## Written exercise
Beginning with the first line below, please repeat the material exactly, ending with the line that includes "recess = painted_shade_mask(tree)".

======== Dataset records ========

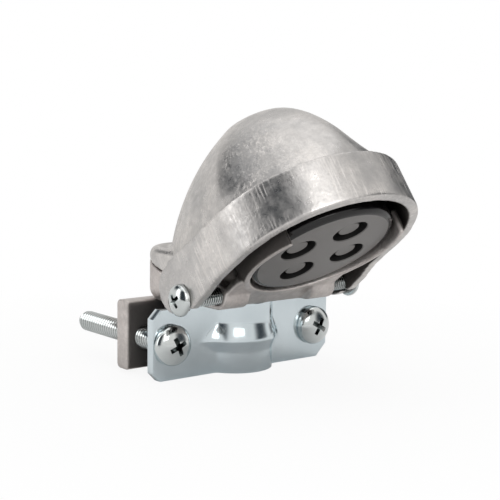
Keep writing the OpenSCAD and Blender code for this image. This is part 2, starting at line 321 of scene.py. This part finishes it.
def cast_aluminium(name, light, dark, shade_colour, roughness, scratch):
    """Die-cast aluminium: blotchy grey with fine scratches square to the opening. Where the
    piece's attribute recess is 1, the colour is painted shade, darkened toward the shade colour,
    and the skin is duller."""
    material, tree, shader = new_material(name)
    shader["Metallic"].default_value = 1.0
    place = object_spot(tree)
    square = add_node(tree, "Mapping", {"Vector": place, "Rotation": (tilt, 0.0, 0.0)})
    askew = add_node(tree, "Mapping", {"Vector": place, "Rotation": (
        tilt, math.radians(55), math.radians(20))})
    spot = square.outputs["Vector"]
    broad = use_group(tree, clouds, spot, Scale=70.0)
    small = use_group(tree, clouds, spot, Scale=420.0)
    speck = use_group(tree, clouds, spot, Scale=1500.0)
    lines = use_group(tree, hairlines, spot, Width=1500.0, Run=0.06, Patches=75.0)
    swirl = use_group(tree, hairlines, askew.outputs["Vector"], Width=1500.0, Run=0.12,
                      Patches=60.0)
    recess = painted_shade_mask(tree)

    shadow = (*(0.72 * c for c in dark), 1.0)
    bright = (*(min(1.0, 1.22 * c) for c in light), 1.0)
    base = mix_colours(tree, broad, (*dark, 1.0), (*light, 1.0))
    base = mix_colours(tree, times(tree, small, 0.3), base, shadow)
    base = mix_colours(tree, times(tree, speck, 0.25), base, shadow)
    base = mix_colours(tree, times(tree, swirl, 0.5 * scratch), base, shadow)
    base = mix_colours(tree, times(tree, lines, scratch), base, bright)
    # Painted shade: the colour darkens to the shade colour where the attribute recess is 1.
    base = mix_colours(tree, recess, base, (*shade_colour, 1.0))
    tree.links.new(base, shader["Base Color"])

    worn = spread(tree, small, roughness, roughness + 0.14)
    scored = plus_share(tree, lines, 0.45, worn)
    scored.use_clamp = True
    recess_roughness = 0.65
    dull = add_node(tree, "Mix", {0: recess, 2: scored.outputs["Value"], 3: recess_roughness})
    tree.links.new(dull.outputs[0], shader["Roughness"])

    grain = add_node(tree, "TexNoise", {"Vector": spot, "Scale": 1100.0, "Detail": 4.0})
    height = plus_share(tree, lines, -0.3, grain.outputs["Fac"])
    add_bump(tree, height.outputs["Value"], 0.3, 0.00018)
    return material


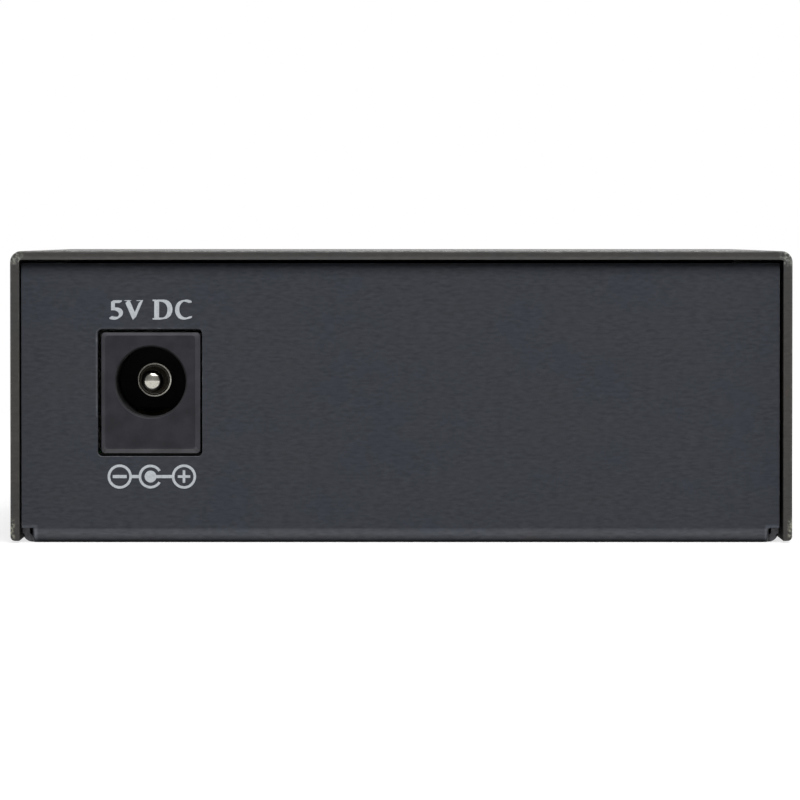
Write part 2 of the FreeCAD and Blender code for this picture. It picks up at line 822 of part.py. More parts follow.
def fibre_sleeve(x):
    """A turned optical barrel: ferrule guide with a blind bore, and the wider sealed can behind the wall."""
    back = port_face - receptacle_depth
    tip = port_face - sleeve_tip_depth
    can_back = back - can_length
    profile = [
        (sleeve_bore_radius, tip), (sleeve_radius, tip), (sleeve_radius, back), (can_radius, back),
        (can_radius, can_back), (0, can_back), (0, tip - sleeve_bore_length),
        (sleeve_bore_radius, tip - sleeve_bore_length),
    ]
    return turned(profile, lambda u, v: Vector(x + u, v, fibre_axis), Vector(x, back, fibre_axis), ALONG)


def fibre_latch(x):
    """A clip on the port's back wall with a hooked finger on each side of the barrel."""
    back = port_face - fibre_port_depth
    tip = port_face - finger_tip_depth
    outer = fibre_port_width / 2 - finger_gap
    inner = outer - finger_thickness
    hook = inner - finger_hook
    plate_height = 2 * (sleeve_radius + finger_thickness)
    plate = box(around(x, 2 * outer), (back, back + finger_plate), around(fibre_axis, plate_height))
    fingers = []
    for side in (-1, 1):
        half = [(outer, back), (outer, tip), (inner, tip), (hook, tip - finger_hook),
                (hook, tip - 2 * finger_hook), (inner, tip - 2 * finger_hook), (inner, back)]
        outline = [(x + side * u, y) for u, y in half]
        fingers.append(prism(outline, plan_view(fibre_axis - finger_height / 2), UP * finger_height))
    opening = 2 * (sleeve_radius + sleeve_fit_gap)
    opening_y = (back - 1, back + finger_plate + 1)
    return joined([plate] + fingers).cut(box(around(x, opening), opening_y, around(fibre_axis, opening)))


def transceiver_lid():
    """A drawn cap over the module's box: top, sides and back."""
    bottom = board_top + module_foot
    top = bottom + receptacle_height
    y_span = (port_face - module_length, port_face - receptacle_depth - lid_gap)
    outer = box(around(fibre_x, module_width), y_span, (top - lid_drop, top))
    inner = box(around(fibre_x, module_width - 2 * lid_sheet), (y_span[0] + lid_sheet, y_span[1] + 1),
                (top - lid_drop - 1, top - lid_sheet))
    return outer.cut(inner)


def transceiver_board():
    """The module's own board, on the ledges of its box."""
    rear = port_face - module_length + lid_sheet + lid_gap + module_wall
    width = module_width - 2 * (lid_sheet + lid_gap + module_wall + module_board_gap)
    level = board_top + module_board_height
    plate = box(around(fibre_x, width), (rear + module_board_gap, rear + module_board_length),
                (level, level + module_board_thickness))
    z_span = (level - 1, level + module_board_thickness + 1)
    return plate.cut([stub(x, y, module_pin_size, module_pin_size, z_span) for x, y in module_pin_places()])


def module_pin(x, y):
    """One straight square pin from the module's board through the main board."""
    top = board_top + module_board_height + module_board_thickness
    return stub(x, y, module_pin_size, module_pin_size, (pin_bottom, top))


# ---- Indicator lamps ----


def lamp_columns_x():
    """The lamp holders' places across the case."""
    return [lamp_x + (i - (lamp_columns - 1) / 2) * lamp_pitch for i in range(lamp_columns)]


def lamp_places():
    """Each lamp's axis, as x and z."""
    return [(x, board_top + height) for x in lamp_columns_x() for height in lamp_heights]


def lamp_back():
    """The Y of the lamps' flat back."""
    return panel_face + lamp_proud - lamp_length


def lead_rows():
    """Each lamp's axis with its place across the case and the Y where its leads turn down."""
    rows = []
    for x in lamp_columns_x():
        for row, height in enumerate(lamp_heights):
            rows.append((x, board_top + height, lamp_back() - lead_first_bend - row * pin_pitch))
    return rows


def lead_places():
    """Where the lamps' leads pass through the board."""
    return [(x + side * lead_spread / 2, y) for x, z, y in lead_rows() for side in (-1, 1)]


def lamp_block(x, z, margin, y_span):
    """A block of the lamps' section, grown by a margin all round."""
    return box(around(x, lamp_width + 2 * margin), y_span, around(z, lamp_height + 2 * margin))


def indicator_lamp(x, z):
    """One lamp: a rectangular lens with a bevelled front, on a rimmed base."""
    back = lamp_back()
    front = panel_face + lamp_proud
    lens = lamp_block(x, z, 0, (back, front))
    lens = lens.makeChamfer(lamp_bevel, [e for e in lens.Edges if abs(e.CenterOfMass.y - front) < 1e-6])
    return joined([lens, lamp_block(x, z, lamp_rim, (back, back + lamp_rim_length))])


def indicator_holder(x):
    """A moulded block that holds two lamps behind the panel."""
    front = panel_inner - holder_panel_gap
    rear = front - holder_depth
    block = box(around(x, holder_width), (rear, front), (board_top, board_top + holder_height))
    seat = lamp_back() + lamp_rim_length
    cutters = []
    for height in lamp_heights:
        z = board_top + height
        cutters.append(lamp_block(x, z, lamp_bore_clearance, (rear - 1, front + 1)))
        cutters.append(lamp_block(x, z, lamp_rim + lamp_bore_clearance, (rear - 1, seat)))
    return block.cut(cutters)


def indicator_lead(x, z, turn_y):
    """One square lead, out of the lamp's back and down through the board."""
    half = lead_size / 2
    outline = [
        (lamp_back(), z + half), (turn_y - half, z + half), (turn_y - half, pin_bottom),
        (turn_y + half, pin_bottom), (turn_y + half, z - half), (lamp_back(), z - half),
    ]
    return prism(outline, side_view(x - half), ACROSS * lead_size)


# ---- Chips and other board parts ----


def lead_rows_of(middle, half_span, count):
    """Two rows of flat leads, on the -Y and +Y sides of a body that half_span reaches to."""
    leads = []
    for i in range(count):
        x = middle[0] + (i - (count - 1) / 2) * lead_pitch
        for side in (-1, 1):
            y_span = sorted((middle[1] + side * half_span, middle[1] + side * (half_span + lead_reach)))
            leads.append(box(around(x, lead_width), y_span, (board_top, board_top + lead_thickness)))
    return leads


def moulded_body(middle, size, height, bevel):
    """A chip's body on the board, with its upper edges bevelled."""
    body = box(around(middle[0], size[0]), around(middle[1], size[1]), (board_top, board_top + height))
    top = [e for e in body.Edges if abs(e.CenterOfMass.z - board_top - height) < 1e-6]
    return body.makeChamfer(bevel, top)


def chip_rows_y():
    """The Y of the two rows of small chip parts, on the free floor between the jack and the module."""
    return (jack_back + chip_row_behind_jack, port_face - module_length - chip_row_before_module)


def chip_middle():
    """The controller stands between the two rows."""
    return (tray_middle + chip_share * board_half_width, sum(chip_rows_y()) / 2)


def converter_chip():
    """The controller's square body, its pads under it."""
    return moulded_body(chip_middle(), (chip_size, chip_size), chip_thickness, chip_bevel)


def transformer_middle():
    """The transformer stands behind the network port."""
    return (network_x, transformer_share * board_half_length)


def line_transformer():
    """The isolating transformer's moulded body."""
    return moulded_body(transformer_middle(), transformer_size, transformer_height, 2 * chip_bevel)


def line_transformer_leads():
    """The transformer's two rows of leads."""
    return group(lead_rows_of(transformer_middle(), transformer_size[1] / 2, transformer_lead_count))


def settings_memory():
    """A small chip with its two rows of leads, moulded as one."""
    middle = on_board(memory_place)
    body = moulded_body(middle, memory_size, memory_thickness, chip_bevel)
    return joined([body] + lead_rows_of(middle, memory_size[1] / 2 - chip_bevel, memory_lead_count))


def clock_crystal():
    """A crystal's ceramic base with its metal lid."""
    x, y = on_board(crystal_place)
    lid_top = board_top + crystal_base + crystal_lid
    base = stub(x, y, crystal_size[0], crystal_size[1], (board_top, board_top + crystal_base))
    lid_x, lid_y = [size - 2 * crystal_margin for size in crystal_size]
    return joined([base, stub(x, y, lid_x, lid_y, (board_top, lid_top))])


def supply_capacitor():
    """An upright can on its square base."""
    x, y = on_board(capacitor_place)
    base = stub(x, y, capacitor_base, capacitor_base, (board_top, board_top + capacitor_base_height))
    return joined([base, rod(capacitor_radius, x, y, (board_top, board_top + capacitor_height))])


def supply_inductor():
    """A shielded inductor: a square block with its corners cut off."""
    x, y = on_board(inductor_place)
    half = inductor_size / 2
    short = half - inductor_corner
    points = [(half, short), (short, half), (-short, half), (-half, short),
              (-half, -short), (-short, -half), (short, -half), (half, -short)]
    return prism([(x + u, y + v) for u, v in points], plan_view(board_top), UP * inductor_height)


def voltage_regulator():
    """A flat regulator: moulded body on its cooling tab, with two leads."""
    x, y = on_board(regulator_place)
    width, length = regulator_size
    low = (board_top, board_top + chip_part_height)
    body = moulded_body((x, y), regulator_size, regulator_thickness, chip_part_height)
    shapes = [body, box(around(x, width - 2 * regulator_tab), (y, y + length / 2 + regulator_tab), low)]
    for side in (-1, 1):
        lead_x = around(x + side * regulator_lead_pitch, regulator_lead_width)
        shapes.append(box(lead_x, (y - length / 2 - 2 * regulator_tab, y), low))
    return joined(shapes)


def chip_resistors():
    """Rows of small chip parts on both sides of the controller."""
    level = (board_top, board_top + chip_part_height)
    parts = []
    for y in chip_rows_y():
        for i in range(chip_part_columns):
            x = chip_middle()[0] + (i - (chip_part_columns - 1) / 2) * chip_part_pitch
            parts.append(stub(x, y, chip_part_width, chip_part_length, level))
    return group(parts)


pieces = {
    "base_tray": base_tray(),
    "top_cover": top_cover(),
    "cover_screws": group([cover_screw(side, y) for side, y in cover_screw_places()]),
    "board_posts": group([board_post(x, y) for x, y in post_places()]),
    "board_screws": group([board_screw(x, y) for x, y in post_places()]),
    "circuit_board": circuit_board(),
    "jack_housing": jack_housing(),
    "jack_centre_pin": jack_centre_pin(),
    "jack_pin_terminal": jack_pin_terminal(),
    "jack_spring_contact": jack_spring_contact(),
    "jack_shunt_contact": jack_shunt_contact(),
    "network_port_body": network_port_body(),
    "network_port_shield": network_port_shield(),
    "network_port_contacts": group([network_contact(x, depth) for x, depth in wire_places()]),
    "transceiver_housing": transceiver_housing(),
    "transceiver_lid": transceiver_lid(),
    "transceiver_board": transceiver_board(),
    "transceiver_pins": group([module_pin(x, y) for x, y in module_pin_places()]),
    "fibre_sleeves": group([fibre_sleeve(x) for x in fibre_places()]),
    "fibre_latches": group([fibre_latch(x) for x in fibre_places()]),
    "indicator_lamps": group([indicator_lamp(x, z) for x, z in lamp_places()]),
    "indicator_holders": group([indicator_holder(x) for x in lamp_columns_x()]),
    "indicator_leads": group([indicator_lead(x + side * lead_spread / 2, z, y)
                              for x, z, y in lead_rows() for side in (-1, 1)]),
    "converter_chip": converter_chip(),
    "line_transformer": line_transformer(),
    "line_transformer_leads": line_transformer_leads(),
    "settings_memory": settings_memory(),
    "clock_crystal": clock_crystal(),
    "supply_capacitor": supply_capacitor(),
    "supply_inductor": supply_inductor(),
    "voltage_regulator": voltage_regulator(),
    "chip_resistors": chip_resistors(),
}

os.makedirs("parts", exist_ok=True)
for name, shape in pieces.items():
    shape.exportStep("parts/" + name + ".step")
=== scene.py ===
import json
import math

import bmesh
import bpy
from mathutils import Matrix, Vector


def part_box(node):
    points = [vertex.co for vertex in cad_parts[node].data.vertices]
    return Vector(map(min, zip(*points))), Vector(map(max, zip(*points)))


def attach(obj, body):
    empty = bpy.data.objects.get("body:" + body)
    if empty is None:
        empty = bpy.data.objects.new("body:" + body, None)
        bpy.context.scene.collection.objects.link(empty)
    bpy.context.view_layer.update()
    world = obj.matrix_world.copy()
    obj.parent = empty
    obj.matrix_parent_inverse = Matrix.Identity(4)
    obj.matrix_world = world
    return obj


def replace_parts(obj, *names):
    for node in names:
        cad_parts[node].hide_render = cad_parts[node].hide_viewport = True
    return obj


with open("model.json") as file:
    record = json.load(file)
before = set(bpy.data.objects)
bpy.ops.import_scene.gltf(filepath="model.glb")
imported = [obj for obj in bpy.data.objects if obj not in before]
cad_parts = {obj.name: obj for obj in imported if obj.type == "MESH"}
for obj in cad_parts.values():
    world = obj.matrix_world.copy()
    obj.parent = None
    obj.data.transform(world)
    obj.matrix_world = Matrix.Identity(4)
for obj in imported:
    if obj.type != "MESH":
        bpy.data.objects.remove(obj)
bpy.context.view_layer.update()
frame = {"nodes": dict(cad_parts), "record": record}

# Lengths are in metres. X runs across the case, Y from its power end at -Y to its port end, and Z up.
MM = 0.001


# ---- Places on the case ----

cover_low, cover_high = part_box("top_cover")
tray_low, tray_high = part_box("base_tray")
jack_low, jack_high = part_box("jack_housing")
pin_low, pin_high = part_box("jack_centre_pin")
screw_low, screw_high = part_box("cover_screws")
lamps_low, lamps_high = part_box("indicator_lamps")
posts_low, posts_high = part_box("board_posts")

case_middle_y = (cover_low.y + cover_high.y) / 2
case_side = cover_high.x
case_end = cover_high.y
case_top = cover_high.z
panel_end = tray_high.y
panel_top_gap = 0.3 * MM
sheet = case_top - tray_high.z - panel_top_gap
screw_level = (screw_high.z + screw_low.z) / 2
jack_x = (jack_low.x + jack_high.x) / 2
bore_height = 6.5 * MM
jack_level = jack_low.z + bore_height


# ---- Finishes ----


def new_finish(name):
    """A material, its node tree and its shader."""
    material = bpy.data.materials.new(name)
    material.use_nodes = True
    tree = material.node_tree
    return material, tree, tree.nodes["Principled BSDF"]


def grain(tree, size, stretch=(1, 1, 1), detail=3.0):
    """Noise of a given size in metres, fixed to the part and drawn out along its axes."""
    place = tree.nodes.new("ShaderNodeTexCoord")
    mapping = tree.nodes.new("ShaderNodeMapping")
    mapping.inputs["Scale"].default_value = [1 / s for s in stretch]
    noise = tree.nodes.new("ShaderNodeTexNoise")
    noise.inputs["Scale"].default_value = 1 / size
    noise.inputs["Detail"].default_value = detail
    tree.links.new(place.outputs["Object"], mapping.inputs["Vector"])
    tree.links.new(mapping.outputs["Vector"], noise.inputs["Vector"])
    return noise.outputs["Fac"]


def tones(tree, value, stops):
    """Colours read off a value: each stop is a share and a colour."""
    ramp = tree.nodes.new("ShaderNodeValToRGB")
    while len(ramp.color_ramp.elements) < len(stops):
        ramp.color_ramp.elements.new(0.5)
    for element, (share, colour) in zip(ramp.color_ramp.elements, stops):
        element.position = share
        element.color = (*colour, 1)
    tree.links.new(value, ramp.inputs["Fac"])
    return ramp.outputs["Color"]


def times(colour, *gains):
    """A colour made stronger or weaker, by one gain or by one for each of its three parts."""
    if len(gains) == 1:
        gains = gains * 3
    return [part * gain for part, gain in zip(colour, gains)]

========

## Answer for this exercise
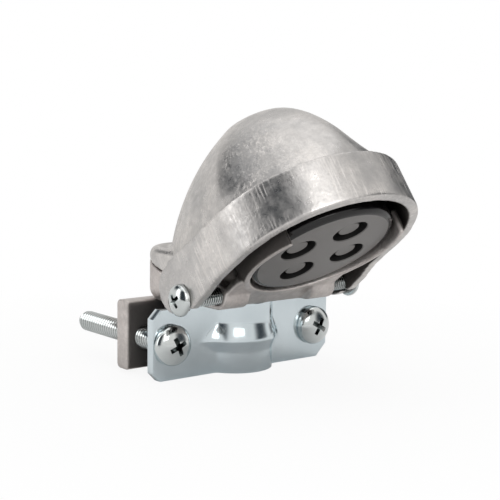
Keep writing the OpenSCAD and Blender code for this image. This is part 2, starting at line 321 of scene.py. This part finishes it.
def cast_aluminium(name, light, dark, shade_colour, roughness, scratch):
    """Die-cast aluminium: blotchy grey with fine scratches square to the opening. Where the
    piece's attribute recess is 1, the colour is painted shade, darkened toward the shade colour,
    and the skin is duller."""
    material, tree, shader = new_material(name)
    shader["Metallic"].default_value = 1.0
    place = object_spot(tree)
    square = add_node(tree, "Mapping", {"Vector": place, "Rotation": (tilt, 0.0, 0.0)})
    askew = add_node(tree, "Mapping", {"Vector": place, "Rotation": (
        tilt, math.radians(55), math.radians(20))})
    spot = square.outputs["Vector"]
    broad = use_group(tree, clouds, spot, Scale=70.0)
    small = use_group(tree, clouds, spot, Scale=420.0)
    speck = use_group(tree, clouds, spot, Scale=1500.0)
    lines = use_group(tree, hairlines, spot, Width=1500.0, Run=0.06, Patches=75.0)
    swirl = use_group(tree, hairlines, askew.outputs["Vector"], Width=1500.0, Run=0.12,
                      Patches=60.0)
    recess = painted_shade_mask(tree)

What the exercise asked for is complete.